- Directed by: Harold Brodie
- Written by: Harold Brodie
- Produced by: John Davies
- Starring: Rebecca Gibney; Jordan Selwyn; Mikaila Hutchinson; Bonnie Soper;
- Cinematography: Renaud Maire
- Edited by: Harold Brodie
- Music by: Paul Ubana Jones
- Production company: Arkles Entertainment
- Distributed by: Beamafilm
- Release date: 2008;
- Running time: 90 minutes
- Country: New Zealand
- Language: English

= The Map Reader =

2008 New Zealand feature film

The Map Reader is a New Zealand drama film, directed, written and edited by Harold Brodie and released in 2008. It was produced by John Davies for Arkles Entertainment and distributed by Beamafilm.

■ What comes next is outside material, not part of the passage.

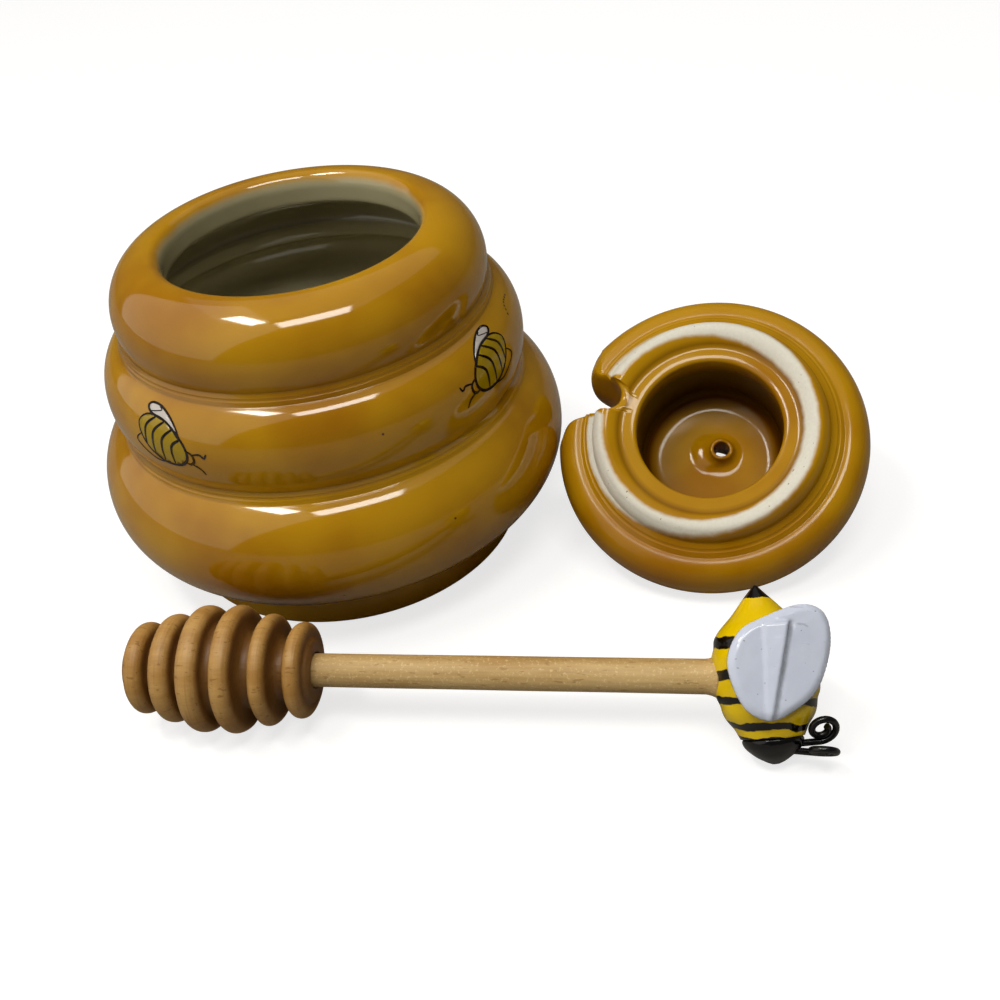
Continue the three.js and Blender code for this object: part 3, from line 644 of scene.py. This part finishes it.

The action is set in Kaipara Harbour and Rodney District, North Island. It is a coming-of-age story, which follows Michael (Jordan Selwyn), a socially awkward teenager. He lives with his mother Amelia (Rebecca Gibney), a heavy drinking single parent. Michael's hobby is studying maps, while his love interests are blind woman Mary (Bonnie Soper) and his classmate Alison (Mikaila Hutchinson). Soper won Best Supporting Actress in a Feature Film at the 2009 New Zealand film and television awards. Producer John Davies was nominated for Best Feature Film – budget under $1 million and Brodie was nominated for Best Editing in a Feature Film at the same ceremony.

== Plot==

Michael is a socially awkward senior secondary student in a small town in New Zealand. From a young age he has a passion for maps. His mother Amelia was deserted by his father, an airline pilot, when he was a baby. Amelia has a drinking problem: alternately pushing Michael away and smothering him. Michael hangs out with Carlo and Simon, who perv at a blind woman, Mary as she showers. When Amelia's friend Evelyn visits she brings her daughter Mary. Mary flirts with Michael and later seduces him despite knowing of the local boys' perving. She intends leaving town for Auckland to study law. Michael begins to include classmate Alison in his activities, including inviting her home. He learns that Alison's father is abusive and tries to protect her. Alison knocks her father out and gives Michael money. Michael decides to look for his absent father and leaves town after the end of the school year.

== Cast ==

- Rebecca Gibney as Amelia Rosemont: Michael's mother, deserted by her husband (airline pilot), heavy drinker, local shop attendant
- Jordan Selwyn as Michael Rosemont: 16-year-old secondary school student, Amelia's son, studies maps as a hobby
- Mikaila Hutchinson as Alison: secondary school student, Michael's classmate
- Bonnie Soper as Mary Parks: 20-year-old blind woman, aspiring law student
- Rachel Nash as Evelyn Parks: Amelia's recently returned former school friend, Mary's mother
- Sam Hall as Simon Plat: secondary school student, Michael's classmate, voyeur of Mary
- Russell Wills as Carlo: secondary school student, Michael's classmate, voyeur of Mary
- Mark Tronson as Kevin: Simon's older cousin
- Braydon Kearns as Young Michael: 6-year-old boy, begins map collecting hobby
- Michael Hurst as Alison's father: emotionally and physically abusive to Alison

== Reception ==

Deborah Robinson of Australian Women Online praised Gibney's portrayal of Amelia, "[she] elicits much empathy for the character and of course, the experienced actress steals just about every scene she’s in". AllMovie's assessor rated it at one-out-of-five stars. Flicks reviewer Andreas Heinemann gave it four-out-of-five, "[it] punches above its weight... [and] is driven by the great work of an impressive cast." Dan Slevin of Funerals & Snakes observed, "[Brodie] is hampered by some weak performances from [most of his cast] and a lack of a considered visual style... [his] more successful [choice is] a distinctive soundtrack from bluesman [Jones]."